Joanne Backlund of Sag Harbor died on August 31 at Stony Brook Southampton Hospital, after having gone into sudden cardiac arrest the previous Sunday at her home in Noyac. She was 53.
She was born at Southampton Hospital and grew up in Wainscott, having attended East Hampton High School, where she excelled in tennis. After graduation, she worked many years as an assistant manager for Simple Pleasures, a gourmet food shop in Bridgehampton. She also worked for McNamara liquors also in Bridgehampton, and as a teller for Apple Bank for Savings in Sag Harbor. Her interests included vegetable gardening, gourmet cooking and traveling at least twice a year to Lancaster County’s farming communities in Pennsylvania with her family, just to relax, said her husband, Bruce Backlund.
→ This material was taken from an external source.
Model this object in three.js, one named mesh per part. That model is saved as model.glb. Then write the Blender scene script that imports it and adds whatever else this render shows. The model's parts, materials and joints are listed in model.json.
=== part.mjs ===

In 2013, she began having vision problems and was diagnosed with a rare genetic disease called Leber’s hereditary optic neuropathy. The vision loss came on swiftly and her vision loss was profound. Within a couple of months, she was legally blind and forced on to disability. But she never once complained or felt sorry for herself over the past nine years of the 24 years they had been married. That’s the type of character she had, said her husband.
In addition to her husband Bruce, she is survived by her two young children, Christopher, and Emily Backlund, both of Sag Harbor. She was predeceased by her parents, Mitchell and Kathleen Mezynieski of Wainscott.
A graveside service was held Tuesday afternoon, conducted by the Hamptons Christian Fellowship and interment was in the Vaughn/Backlund plot at Oakland Cemetery in Sag Harbor. Arrangements were provided by the Yardley & Pino Funeral Home.
In lieu of flowers, the family has suggested a donation to a GoFundMe account set up in the name of Christopher Backlund, who unfortunately has inherited Leber’s disease from his mother and has already lost the sight in his right eye. He has garnered the support of both local attorney Adam Grossman and Representative Lee Zeldin, both of whom have been advocating for the U.S. FDA to approve an experimental gene therapy treatment in hope of at least saving Christopher some partial vision.